### TASK REQUIREMENTS
Each line from the start of the data below through the one containing "return Compound([o_ring(SPINDLE_GROOVE_RADIUS +" must be reproduced exactly.

(begin)

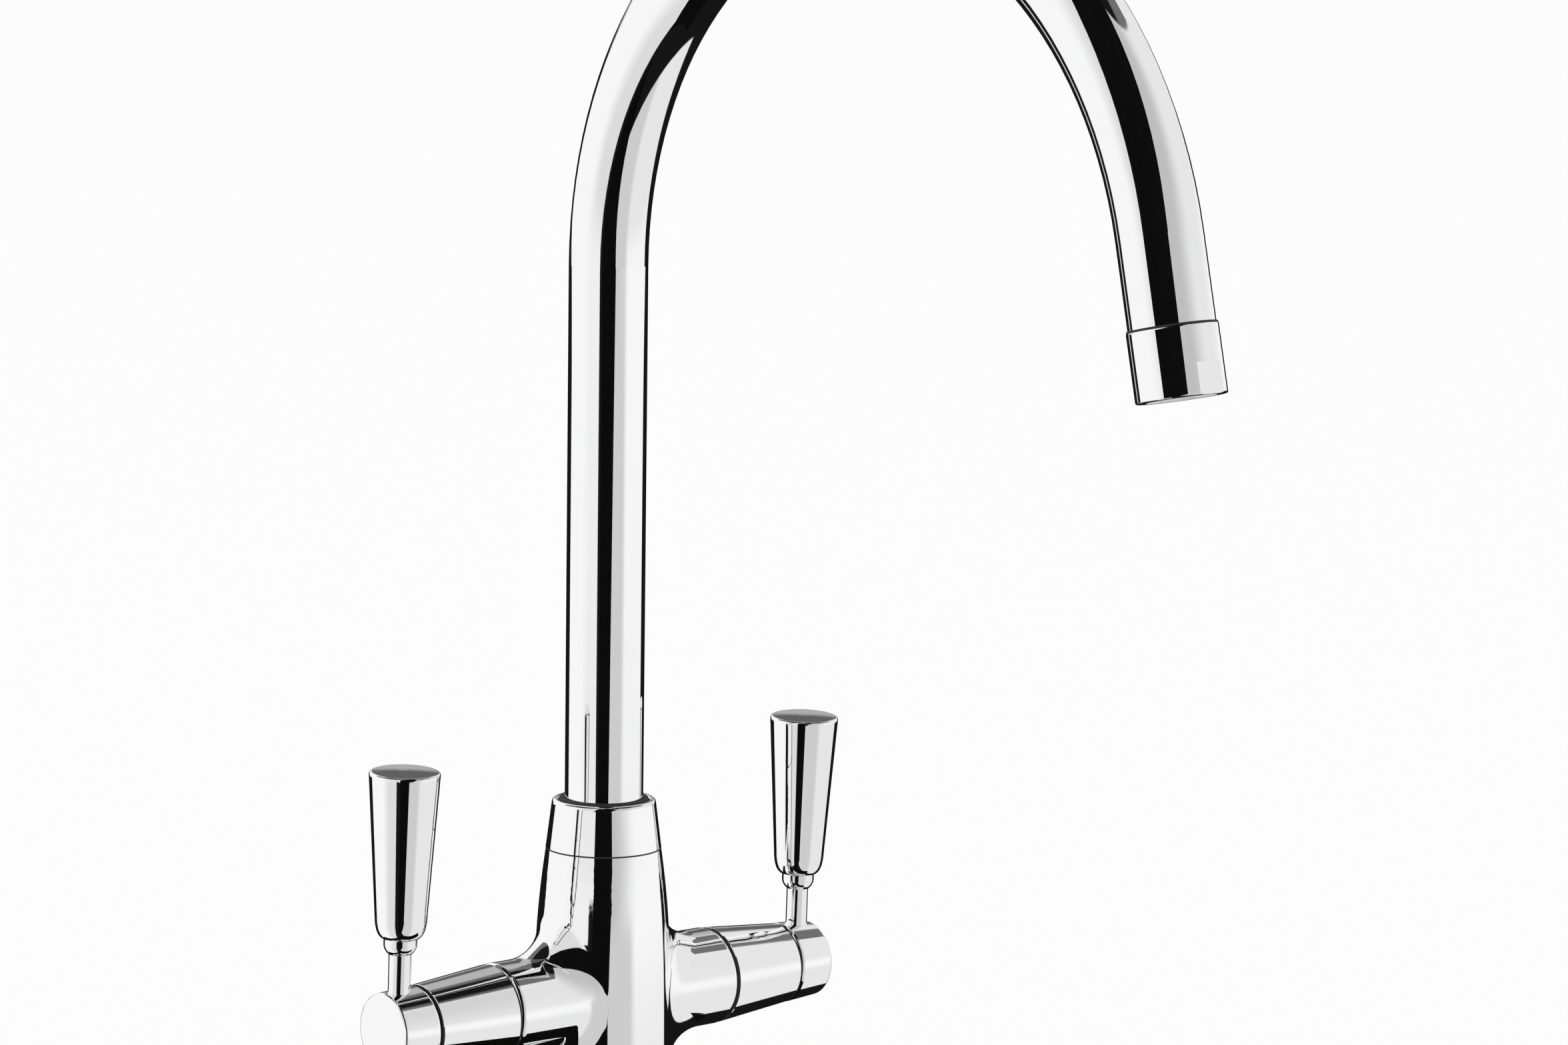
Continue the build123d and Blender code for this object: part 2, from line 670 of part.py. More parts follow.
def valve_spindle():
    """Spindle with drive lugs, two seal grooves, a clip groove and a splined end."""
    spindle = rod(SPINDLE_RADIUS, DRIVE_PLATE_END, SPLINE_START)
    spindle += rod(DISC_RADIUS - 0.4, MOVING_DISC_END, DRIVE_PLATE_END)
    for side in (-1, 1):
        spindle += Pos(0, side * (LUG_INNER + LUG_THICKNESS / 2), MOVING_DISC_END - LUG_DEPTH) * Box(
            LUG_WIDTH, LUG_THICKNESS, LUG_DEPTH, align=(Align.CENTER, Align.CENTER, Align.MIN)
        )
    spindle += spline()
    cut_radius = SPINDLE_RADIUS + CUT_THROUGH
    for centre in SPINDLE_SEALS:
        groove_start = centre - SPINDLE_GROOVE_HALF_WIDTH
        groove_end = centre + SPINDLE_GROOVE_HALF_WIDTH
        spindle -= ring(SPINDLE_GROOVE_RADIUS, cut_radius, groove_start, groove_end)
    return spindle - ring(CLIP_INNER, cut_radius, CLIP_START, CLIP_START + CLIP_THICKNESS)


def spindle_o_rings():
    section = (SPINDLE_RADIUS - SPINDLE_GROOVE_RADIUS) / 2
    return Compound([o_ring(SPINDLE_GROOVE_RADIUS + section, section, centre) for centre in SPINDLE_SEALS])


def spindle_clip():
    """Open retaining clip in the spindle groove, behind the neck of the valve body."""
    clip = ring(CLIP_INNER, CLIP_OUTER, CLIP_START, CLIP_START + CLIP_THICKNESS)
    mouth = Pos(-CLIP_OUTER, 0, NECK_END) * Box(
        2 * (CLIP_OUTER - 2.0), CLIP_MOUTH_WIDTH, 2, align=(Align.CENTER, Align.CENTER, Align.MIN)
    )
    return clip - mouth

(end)

### SOLUTION
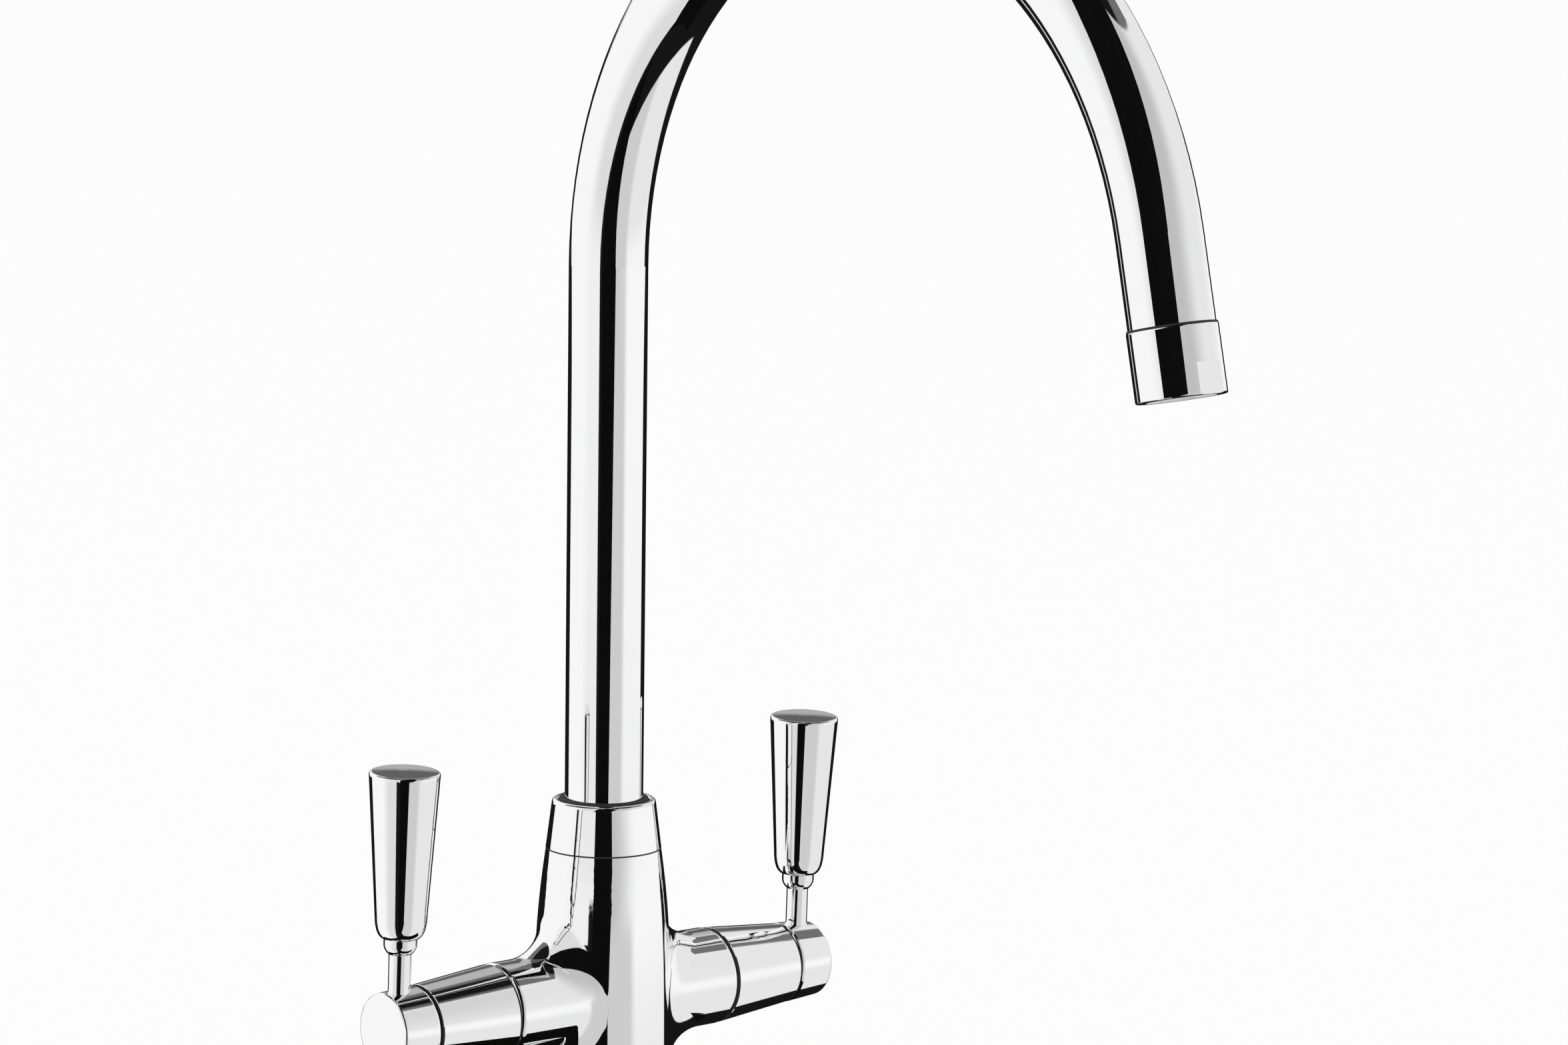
Continue the build123d and Blender code for this object: part 2, from line 670 of part.py. More parts follow.
def valve_spindle():
    """Spindle with drive lugs, two seal grooves, a clip groove and a splined end."""
    spindle = rod(SPINDLE_RADIUS, DRIVE_PLATE_END, SPLINE_START)
    spindle += rod(DISC_RADIUS - 0.4, MOVING_DISC_END, DRIVE_PLATE_END)
    for side in (-1, 1):
        spindle += Pos(0, side * (LUG_INNER + LUG_THICKNESS / 2), MOVING_DISC_END - LUG_DEPTH) * Box(
            LUG_WIDTH, LUG_THICKNESS, LUG_DEPTH, align=(Align.CENTER, Align.CENTER, Align.MIN)
        )
    spindle += spline()
    cut_radius = SPINDLE_RADIUS + CUT_THROUGH
    for centre in SPINDLE_SEALS:
        groove_start = centre - SPINDLE_GROOVE_HALF_WIDTH
        groove_end = centre + SPINDLE_GROOVE_HALF_WIDTH
        spindle -= ring(SPINDLE_GROOVE_RADIUS, cut_radius, groove_start, groove_end)
    return spindle - ring(CLIP_INNER, cut_radius, CLIP_START, CLIP_START + CLIP_THICKNESS)


def spindle_o_rings():
    section = (SPINDLE_RADIUS - SPINDLE_GROOVE_RADIUS) / 2
    return Compound([o_ring(SPINDLE_GROOVE_RADIUS + section, section, centre) for centre in SPINDLE_SEALS])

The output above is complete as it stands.